#### RECORDS:
----

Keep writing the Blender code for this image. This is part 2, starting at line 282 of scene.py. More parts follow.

----

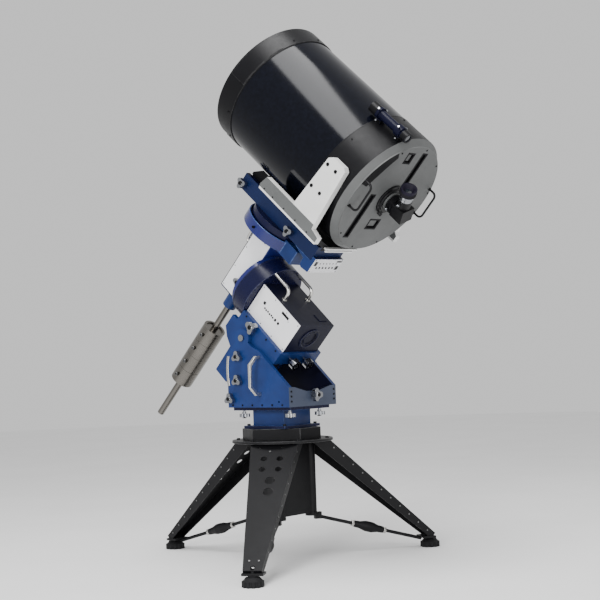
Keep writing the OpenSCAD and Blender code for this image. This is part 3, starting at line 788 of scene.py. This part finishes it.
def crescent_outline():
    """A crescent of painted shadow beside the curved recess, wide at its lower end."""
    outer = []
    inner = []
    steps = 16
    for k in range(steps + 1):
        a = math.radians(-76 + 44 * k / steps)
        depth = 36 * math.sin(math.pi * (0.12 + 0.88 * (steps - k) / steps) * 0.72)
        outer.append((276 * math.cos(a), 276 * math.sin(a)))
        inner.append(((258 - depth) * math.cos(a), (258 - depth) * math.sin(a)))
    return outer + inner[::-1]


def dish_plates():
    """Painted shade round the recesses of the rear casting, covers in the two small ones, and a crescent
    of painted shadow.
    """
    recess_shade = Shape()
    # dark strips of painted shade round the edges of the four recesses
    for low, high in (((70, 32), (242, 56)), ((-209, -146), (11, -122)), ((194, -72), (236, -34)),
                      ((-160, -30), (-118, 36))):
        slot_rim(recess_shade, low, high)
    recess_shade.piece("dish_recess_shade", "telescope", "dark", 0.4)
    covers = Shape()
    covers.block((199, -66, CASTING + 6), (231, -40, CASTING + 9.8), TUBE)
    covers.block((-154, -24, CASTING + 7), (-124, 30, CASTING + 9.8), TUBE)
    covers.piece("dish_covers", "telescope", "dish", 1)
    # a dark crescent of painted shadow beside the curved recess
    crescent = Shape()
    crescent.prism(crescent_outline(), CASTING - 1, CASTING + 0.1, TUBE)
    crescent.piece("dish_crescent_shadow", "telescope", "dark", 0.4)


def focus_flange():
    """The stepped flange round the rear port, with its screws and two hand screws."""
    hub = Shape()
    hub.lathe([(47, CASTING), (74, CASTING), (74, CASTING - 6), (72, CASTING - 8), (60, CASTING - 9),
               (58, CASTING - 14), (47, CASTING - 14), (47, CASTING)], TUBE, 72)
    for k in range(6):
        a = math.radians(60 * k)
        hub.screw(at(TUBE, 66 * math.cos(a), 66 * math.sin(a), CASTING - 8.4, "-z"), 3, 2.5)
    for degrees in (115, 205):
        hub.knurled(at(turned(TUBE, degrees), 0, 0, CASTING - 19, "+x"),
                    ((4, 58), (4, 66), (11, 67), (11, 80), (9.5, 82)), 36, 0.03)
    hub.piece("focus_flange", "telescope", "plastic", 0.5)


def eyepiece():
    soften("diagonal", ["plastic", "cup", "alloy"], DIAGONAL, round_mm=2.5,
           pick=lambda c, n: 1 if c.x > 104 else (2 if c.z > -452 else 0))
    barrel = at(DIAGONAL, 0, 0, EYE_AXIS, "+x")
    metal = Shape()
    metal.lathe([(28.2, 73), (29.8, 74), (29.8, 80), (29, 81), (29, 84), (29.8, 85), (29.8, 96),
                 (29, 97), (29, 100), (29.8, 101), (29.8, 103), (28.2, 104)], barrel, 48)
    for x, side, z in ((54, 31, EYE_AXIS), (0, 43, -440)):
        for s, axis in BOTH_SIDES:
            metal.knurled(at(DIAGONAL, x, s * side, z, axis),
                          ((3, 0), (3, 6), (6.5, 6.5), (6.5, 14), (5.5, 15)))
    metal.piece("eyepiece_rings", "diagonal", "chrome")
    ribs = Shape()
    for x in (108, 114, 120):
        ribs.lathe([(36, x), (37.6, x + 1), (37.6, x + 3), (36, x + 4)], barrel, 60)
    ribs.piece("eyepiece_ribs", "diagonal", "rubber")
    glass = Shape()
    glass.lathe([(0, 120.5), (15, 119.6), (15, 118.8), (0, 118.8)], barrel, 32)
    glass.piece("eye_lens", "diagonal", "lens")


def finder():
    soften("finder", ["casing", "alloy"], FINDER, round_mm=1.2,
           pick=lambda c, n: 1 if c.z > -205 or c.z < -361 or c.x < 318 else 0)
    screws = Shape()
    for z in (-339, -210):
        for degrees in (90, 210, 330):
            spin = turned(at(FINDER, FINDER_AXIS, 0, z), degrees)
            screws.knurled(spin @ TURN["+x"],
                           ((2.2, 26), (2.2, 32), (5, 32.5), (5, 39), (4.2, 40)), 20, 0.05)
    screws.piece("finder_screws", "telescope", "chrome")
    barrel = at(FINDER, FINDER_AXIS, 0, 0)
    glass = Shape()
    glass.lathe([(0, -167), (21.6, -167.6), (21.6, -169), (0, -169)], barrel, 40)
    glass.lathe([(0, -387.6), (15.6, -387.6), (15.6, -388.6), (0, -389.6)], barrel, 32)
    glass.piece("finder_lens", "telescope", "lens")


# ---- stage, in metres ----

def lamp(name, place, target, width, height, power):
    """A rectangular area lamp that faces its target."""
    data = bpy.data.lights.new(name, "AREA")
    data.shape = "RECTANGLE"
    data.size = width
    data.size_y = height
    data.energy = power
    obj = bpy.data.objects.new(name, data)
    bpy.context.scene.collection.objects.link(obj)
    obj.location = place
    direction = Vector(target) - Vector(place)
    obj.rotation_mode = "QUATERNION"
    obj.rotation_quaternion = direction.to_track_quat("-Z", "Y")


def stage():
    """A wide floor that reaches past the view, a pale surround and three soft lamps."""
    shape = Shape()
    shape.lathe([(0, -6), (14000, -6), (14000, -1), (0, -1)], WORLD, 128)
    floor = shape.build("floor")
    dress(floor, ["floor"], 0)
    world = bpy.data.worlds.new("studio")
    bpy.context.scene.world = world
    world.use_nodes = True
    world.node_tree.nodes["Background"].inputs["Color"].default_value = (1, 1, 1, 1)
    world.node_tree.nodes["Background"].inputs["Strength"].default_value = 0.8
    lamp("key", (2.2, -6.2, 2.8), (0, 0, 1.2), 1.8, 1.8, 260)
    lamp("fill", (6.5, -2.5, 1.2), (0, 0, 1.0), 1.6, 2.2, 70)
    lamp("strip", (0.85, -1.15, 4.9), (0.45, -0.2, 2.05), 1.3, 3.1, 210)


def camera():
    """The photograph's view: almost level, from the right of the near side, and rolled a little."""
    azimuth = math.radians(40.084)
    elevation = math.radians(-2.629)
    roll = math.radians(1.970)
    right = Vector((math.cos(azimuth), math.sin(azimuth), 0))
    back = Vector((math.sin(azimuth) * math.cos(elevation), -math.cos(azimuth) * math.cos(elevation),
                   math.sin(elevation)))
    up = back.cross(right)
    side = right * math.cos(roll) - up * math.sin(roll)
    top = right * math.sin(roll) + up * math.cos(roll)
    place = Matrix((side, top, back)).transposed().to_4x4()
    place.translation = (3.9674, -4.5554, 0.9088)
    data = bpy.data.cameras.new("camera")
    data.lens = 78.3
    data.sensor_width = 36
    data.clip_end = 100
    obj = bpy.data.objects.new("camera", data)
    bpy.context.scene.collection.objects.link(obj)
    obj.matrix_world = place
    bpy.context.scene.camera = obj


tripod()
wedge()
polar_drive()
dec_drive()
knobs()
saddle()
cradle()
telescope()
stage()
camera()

----

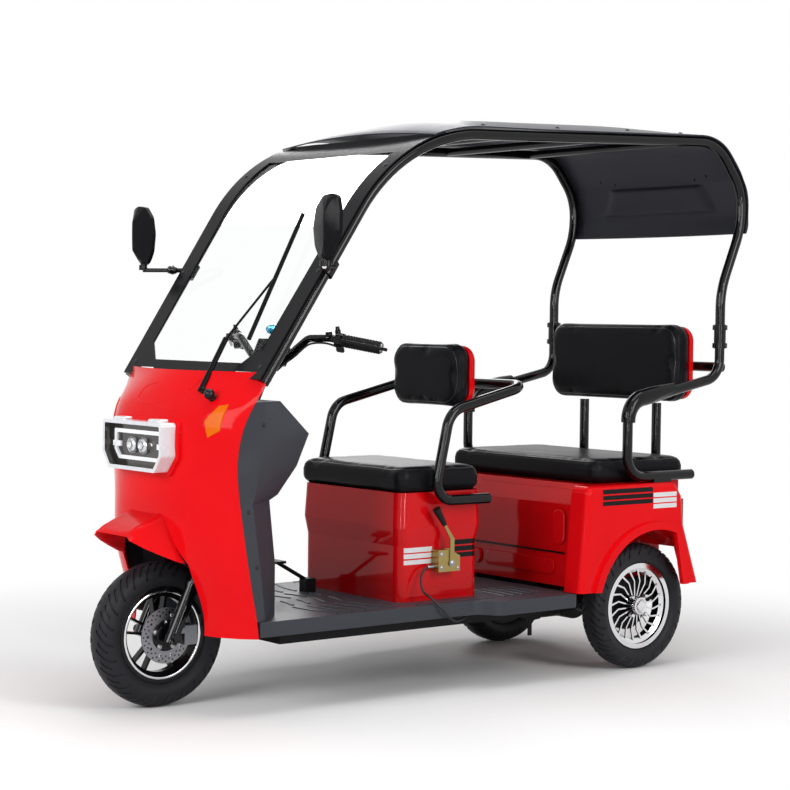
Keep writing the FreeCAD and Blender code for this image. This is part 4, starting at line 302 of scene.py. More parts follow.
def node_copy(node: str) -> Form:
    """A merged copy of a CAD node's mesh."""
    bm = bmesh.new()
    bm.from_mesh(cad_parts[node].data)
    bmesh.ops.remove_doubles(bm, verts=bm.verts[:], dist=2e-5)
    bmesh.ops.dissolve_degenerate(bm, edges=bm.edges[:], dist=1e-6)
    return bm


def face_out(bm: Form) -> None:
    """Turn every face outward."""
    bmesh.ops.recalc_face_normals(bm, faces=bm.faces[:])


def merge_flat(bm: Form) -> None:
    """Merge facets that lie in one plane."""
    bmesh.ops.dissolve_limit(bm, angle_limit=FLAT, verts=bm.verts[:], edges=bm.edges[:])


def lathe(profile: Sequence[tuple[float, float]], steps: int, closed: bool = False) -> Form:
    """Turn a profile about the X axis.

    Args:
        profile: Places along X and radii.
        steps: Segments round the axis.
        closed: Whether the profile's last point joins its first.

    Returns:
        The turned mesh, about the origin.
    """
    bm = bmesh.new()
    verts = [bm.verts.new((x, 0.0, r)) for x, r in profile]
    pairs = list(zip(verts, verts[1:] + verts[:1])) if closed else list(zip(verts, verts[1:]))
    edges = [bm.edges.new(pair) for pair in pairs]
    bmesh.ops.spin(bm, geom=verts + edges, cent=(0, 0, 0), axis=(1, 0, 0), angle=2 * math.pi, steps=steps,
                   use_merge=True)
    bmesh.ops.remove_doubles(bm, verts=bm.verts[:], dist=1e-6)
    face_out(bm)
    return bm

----

#### GIVEN EXERCISE:
Write down exactly the span of lines above from the one containing "Keep writing the OpenSCAD" to the one containing "return outer + inner[::-1]", both ends included.

#### PROBLEM SOLUTION:
Keep writing the OpenSCAD and Blender code for this image. This is part 3, starting at line 788 of scene.py. This part finishes it.
def crescent_outline():
    """A crescent of painted shadow beside the curved recess, wide at its lower end."""
    outer = []
    inner = []
    steps = 16
    for k in range(steps + 1):
        a = math.radians(-76 + 44 * k / steps)
        depth = 36 * math.sin(math.pi * (0.12 + 0.88 * (steps - k) / steps) * 0.72)
        outer.append((276 * math.cos(a), 276 * math.sin(a)))
        inner.append(((258 - depth) * math.cos(a), (258 - depth) * math.sin(a)))
    return outer + inner[::-1]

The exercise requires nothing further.